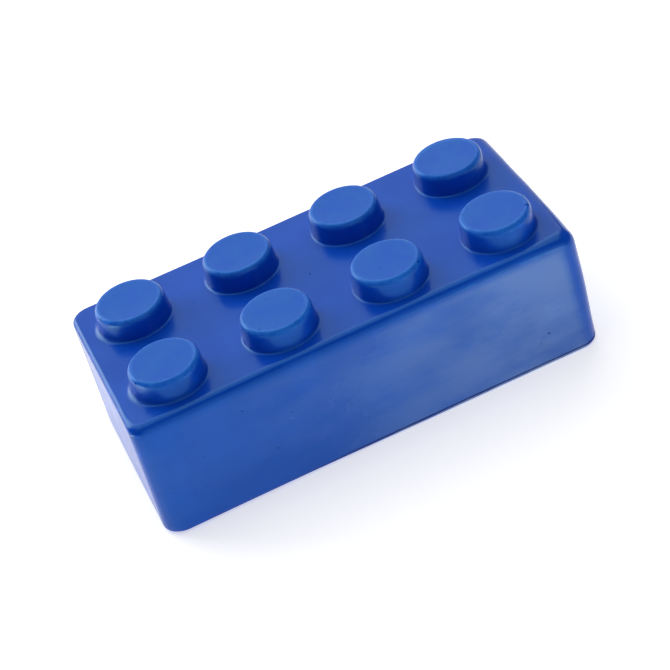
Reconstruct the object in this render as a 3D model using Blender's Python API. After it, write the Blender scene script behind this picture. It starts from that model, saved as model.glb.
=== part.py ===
"""Detailing clay block, moulded in the shape of a building brick.

Three pieces lie one inside or under the other: a tough moulded skin with eight
hollow studs, a foam core that fills the skin and its studs, and a thin layer of
clay under both, which is the working face.

Metres, +Z up. The origin is the centre of the working face. +X runs along the
four columns of studs, and +Y runs across the two rows.
"""
import math

import bmesh
import bpy

# Studs
STUD_PITCH = 0.025
STUD_COLUMNS = 4
STUD_ROWS = 2
STUD_HEIGHT = 0.0050
STUD_TOP_RADIUS = 0.0077
STUD_ROOT_RADIUS = 0.0080
STUD_RIM_RADIUS = 0.0009

# Body, over the skin and the clay layer together
BODY_HEIGHT = 0.0281
BASE_LENGTH = 0.1013
BASE_WIDTH = 0.0513
DRAFT_ANGLE = math.radians(2.5)
BASE_CORNER_RADIUS = 0.0054
TOP_CORNER_RADIUS = 0.0030
LEAST_CORNER_RADIUS = 0.0009
TOP_EDGE_RADIUS = 0.0018
BOTTOM_EDGE_RADIUS = 0.0005

# Layers
SKIN_THICKNESS = 0.0010
CLAY_THICKNESS = 0.0008
GAP = 0.0003

# Fineness of the round shapes
CORNER_STEPS = 6
EDGE_STEPS = 3
OUTER_STUD_SEGMENTS = 32
INNER_STUD_SEGMENTS = 24
SMOOTH_ANGLE = math.radians(32)
STUD_SINK = 0.0030

SKIN_FLOOR = CLAY_THICKNESS + GAP


def clear_scene():
    for item in list(bpy.data.objects):
        bpy.data.objects.remove(item, do_unlink=True)


def make_material(name, color, roughness):
    material = bpy.data.materials.new(name)
    material.use_nodes = True
    shader = material.node_tree.nodes["Principled BSDF"]
    shader.inputs["Base Color"].default_value = (*color, 1.0)
    shader.inputs["Roughness"].default_value = roughness
    shader.inputs["Metallic"].default_value = 0.0
    return material


def outline(height, inset):
    """One level of the drafted body: a rectangle with round corners."""
    taper = height * math.tan(DRAFT_ANGLE)
    half_length = BASE_LENGTH / 2 - taper - inset
    half_width = BASE_WIDTH / 2 - taper - inset
    share = height / BODY_HEIGHT
    full_radius = BASE_CORNER_RADIUS + (TOP_CORNER_RADIUS - BASE_CORNER_RADIUS) * share
    radius = max(full_radius - inset, LEAST_CORNER_RADIUS)
    points = []
    for corner, (side_x, side_y) in enumerate([(1, 1), (-1, 1), (-1, -1), (1, -1)]):
        centre_x = side_x * (half_length - radius)
        centre_y = side_y * (half_width - radius)
        for step in range(CORNER_STEPS + 1):
            angle = (corner + step / CORNER_STEPS) * math.pi / 2
            x = centre_x + radius * math.cos(angle)
            y = centre_y + radius * math.sin(angle)
            points.append((x, y, height))
    return points


def stack_rings(mesh, rings):
    """A closed body from rings of equal point count, lowest ring first."""
    levels = [[mesh.verts.new(point) for point in ring] for ring in rings]
    for lower, upper in zip(levels, levels[1:]):
        count = len(lower)
        for index in range(count):
            after = (index + 1) % count
            mesh.faces.new((lower[index], lower[after], upper[after], upper[index]))
    mesh.faces.new(list(reversed(levels[0])))
    mesh.faces.new(levels[-1])


def make_object(name, mesh, material):
    data = bpy.data.meshes.new(name)
    mesh.to_mesh(data)
    mesh.free()
    data.shade_smooth()
    data.set_sharp_from_angle(angle=SMOOTH_ANGLE)
    data.materials.append(material)
    piece = bpy.data.objects.new(name, data)
    bpy.context.scene.collection.objects.link(piece)
    return piece


def block(name, material, floor, ceiling, inset, edge_radius):
    """The drafted body between two levels, with its top edge rounded."""
    rings = [outline(floor, inset), outline(ceiling - edge_radius, inset)]
    for step in range(1, EDGE_STEPS + 1):
        angle = step / EDGE_STEPS * math.pi / 2
        level = ceiling - edge_radius * (1 - math.sin(angle))
        pull = edge_radius * (1 - math.cos(angle))
        rings.append(outline(level, inset + pull))
    mesh = bmesh.new()
    stack_rings(mesh, rings)
    return make_object(name, mesh, material)


def stud_rings(centre, inset, rim_radius, segments):
    """A stud's turned profile, from below the body's top up to its flat end."""
    top = BODY_HEIGHT + STUD_HEIGHT - inset
    profile = [
        (STUD_ROOT_RADIUS - inset, BODY_HEIGHT - inset - STUD_SINK),
        (STUD_ROOT_RADIUS - inset, BODY_HEIGHT - inset),
    ]
    for step in range(EDGE_STEPS + 1):
        angle = step / EDGE_STEPS * math.pi / 2
        radius = STUD_TOP_RADIUS - inset - rim_radius * (1 - math.cos(angle))
        profile.append((radius, top - rim_radius * (1 - math.sin(angle))))
    rings = []
    for radius, level in profile:
        ring = []
        for index in range(segments):
            turn = 2 * math.pi * index / segments
            x = centre[0] + radius * math.cos(turn)
            y = centre[1] + radius * math.sin(turn)
            ring.append((x, y, level))
        rings.append(ring)
    return rings


def stud_centres():
    for column in range(STUD_COLUMNS):
        for row in range(STUD_ROWS):
            x = (column - (STUD_COLUMNS - 1) / 2) * STUD_PITCH
            y = (row - (STUD_ROWS - 1) / 2) * STUD_PITCH
            yield x, y


def stud_set(name, material, inset, rim_radius, segments):
    """All the studs as one guide, which a Boolean joins to a block."""
    mesh = bmesh.new()
    for centre in stud_centres():
        stack_rings(mesh, stud_rings(centre, inset, rim_radius, segments))
    return make_guide(make_object(name, mesh, material))


def make_guide(piece):
    piece.hide_render = True
    piece.display_type = "WIRE"
    return piece


def combine(piece, other, operation):
    modifier = piece.modifiers.new(other.name, "BOOLEAN")
    modifier.operation = operation
    modifier.solver = "EXACT"
    modifier.object = other


def inner_form(name, material, floor, inset):
    """The filled inside of the block and its studs, set in from the outer form."""
    edge_radius = TOP_EDGE_RADIUS / 2
    rim_radius = STUD_RIM_RADIUS / 2
    form = block(name, material, floor, BODY_HEIGHT - inset, inset, edge_radius)
    studs = stud_set(name + "_studs", material, inset, rim_radius, INNER_STUD_SEGMENTS)
    combine(form, studs, "UNION")
    return form


def make_moulded_skin(material):
    skin = block("moulded_skin", material, SKIN_FLOOR, BODY_HEIGHT, 0.0, TOP_EDGE_RADIUS)
    studs = stud_set("outer_studs", material, 0.0, STUD_RIM_RADIUS, OUTER_STUD_SEGMENTS)
    cavity = inner_form("skin_cavity", material, CLAY_THICKNESS / 2, SKIN_THICKNESS)
    combine(skin, studs, "UNION")
    combine(skin, make_guide(cavity), "DIFFERENCE")


def make_foam_core(material):
    inner_form("foam_core", material, SKIN_FLOOR, SKIN_THICKNESS + GAP)


def make_clay_face(material):
    rings = []
    for step in range(EDGE_STEPS + 1):
        angle = step / EDGE_STEPS * math.pi / 2
        level = BOTTOM_EDGE_RADIUS * (1 - math.cos(angle))
        pull = BOTTOM_EDGE_RADIUS * (1 - math.sin(angle))
        rings.append(outline(level, pull))
    rings.append(outline(CLAY_THICKNESS, 0.0))
    mesh = bmesh.new()
    stack_rings(mesh, rings)
    make_object("clay_face", mesh, material)


def main():
    clear_scene()
    make_moulded_skin(make_material("blue_skin", (0.05, 0.14, 0.46), 0.42))
    make_foam_core(make_material("blue_foam", (0.16, 0.27, 0.52), 0.95))
    make_clay_face(make_material("blue_clay", (0.06, 0.17, 0.50), 0.60))


main()
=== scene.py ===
"""Looks of the brick-shaped detailing clay block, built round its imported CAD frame.

The block is one moulded, satin blue form. Its outer surface is made here as a fine mesh
with the soft edges, shallow sinks, uneven foot and pinholes of moulded foam.

Lengths inside the shape code are millimetres; a mesh becomes metres when it is finished.
The materials and the stage are in metres throughout.
Along runs from -1 at the left end to 1 at the right, across from -1 at the front face
to 1 at the back.
"""
import math
import random

import bmesh
import bpy
import numpy as np
from mathutils import Matrix, Vector, noise
from mathutils.bvhtree import BVHTree


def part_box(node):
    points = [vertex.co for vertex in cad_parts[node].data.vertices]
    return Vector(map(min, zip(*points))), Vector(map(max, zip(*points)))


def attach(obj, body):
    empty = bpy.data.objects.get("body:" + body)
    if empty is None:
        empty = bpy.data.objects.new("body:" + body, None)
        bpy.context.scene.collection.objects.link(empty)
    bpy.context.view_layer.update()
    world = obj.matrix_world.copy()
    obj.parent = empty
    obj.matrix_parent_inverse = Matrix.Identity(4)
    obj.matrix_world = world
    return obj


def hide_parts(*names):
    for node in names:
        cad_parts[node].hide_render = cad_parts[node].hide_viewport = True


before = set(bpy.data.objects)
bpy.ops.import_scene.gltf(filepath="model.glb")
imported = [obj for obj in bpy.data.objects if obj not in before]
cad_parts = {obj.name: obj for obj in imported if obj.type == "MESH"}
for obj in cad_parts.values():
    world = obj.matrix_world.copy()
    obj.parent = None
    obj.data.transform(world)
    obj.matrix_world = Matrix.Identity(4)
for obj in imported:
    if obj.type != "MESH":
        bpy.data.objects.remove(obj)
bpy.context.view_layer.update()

MM = 0.001

# ---------------------------------------------------------------- sizes from the frame
skin_low, skin_high = (np.array(corner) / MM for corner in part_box("moulded_skin"))
core_high = np.array(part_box("foam_core")[1]) / MM
clay_high = np.array(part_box("clay_face")[1]) / MM

TOTAL_HEIGHT = float(skin_high[2])
HALF_LENGTH = float(clay_high[0])
HALF_WIDTH = float(clay_high[1])
SKIN_FLOOR = float(skin_low[2])
CLAY_TOP = float(clay_high[2])
CORE_INSET = float(skin_high[2] - core_high[2])

# ---------------------------------------------------------------- the moulding's own sizes
STUD_HEIGHT = 5.0
BODY_HEIGHT = TOTAL_HEIGHT - STUD_HEIGHT
PITCH = 25.0
COLUMNS = 4
ROWS = 2
STUD_TOP_RADIUS = 7.7
STUD_ROOT_RADIUS = 8.0
DRAFT = math.tan(math.radians(2.5))
SKIN_THICKNESS = 1.0

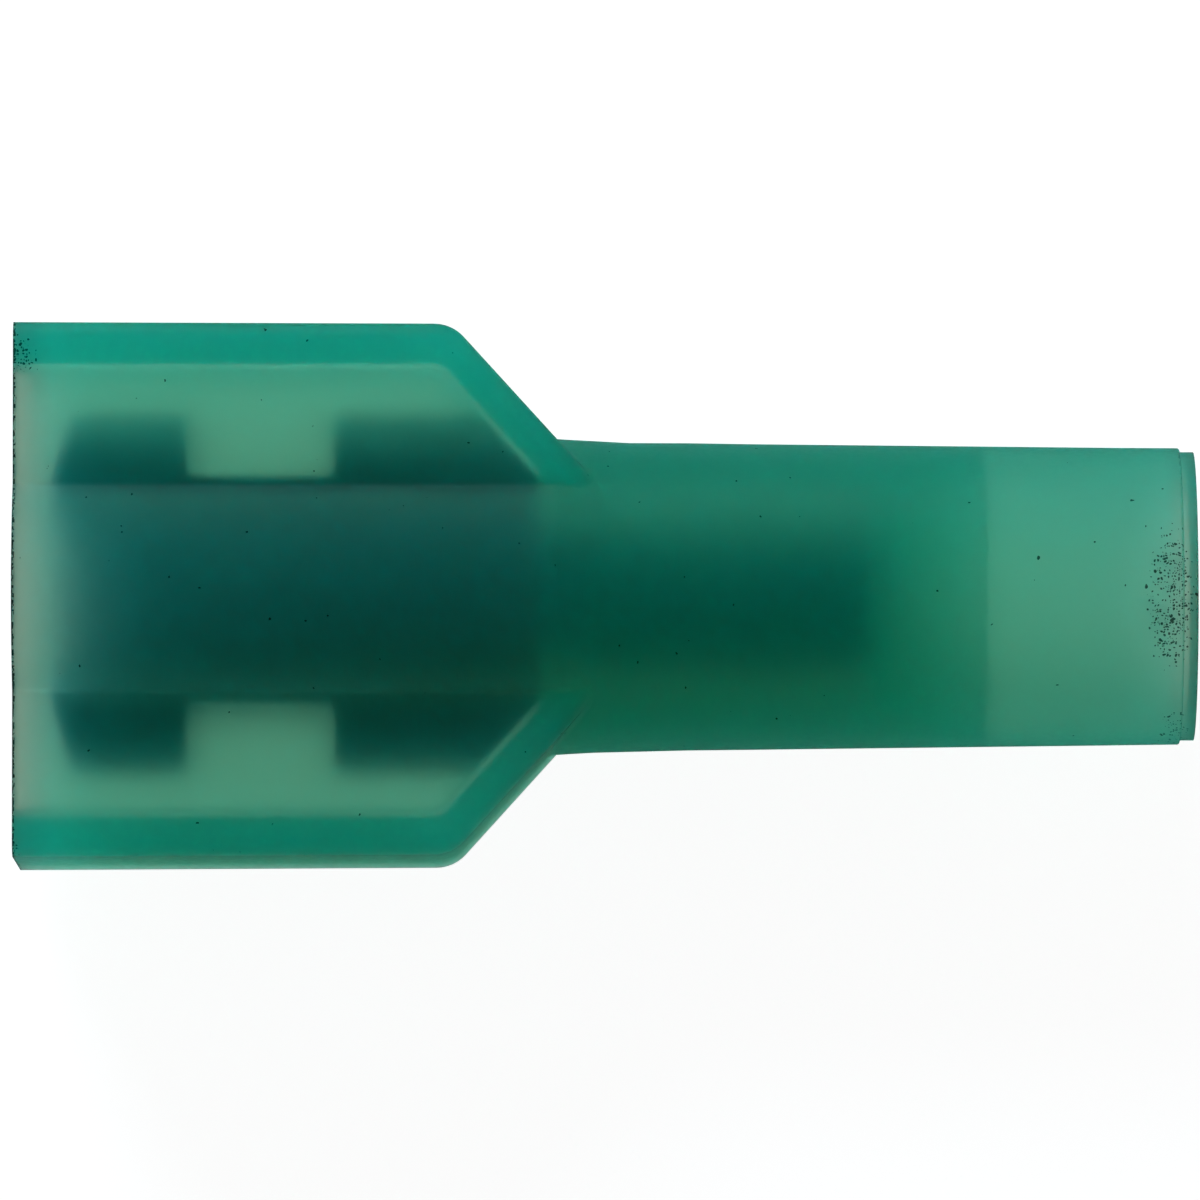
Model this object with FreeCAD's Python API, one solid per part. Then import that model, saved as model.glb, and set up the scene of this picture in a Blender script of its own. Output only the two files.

* * *

Instructions for the task :: Examine the records and report how many lines contain the string "imported". Only the number should be given.

Written reply :: 4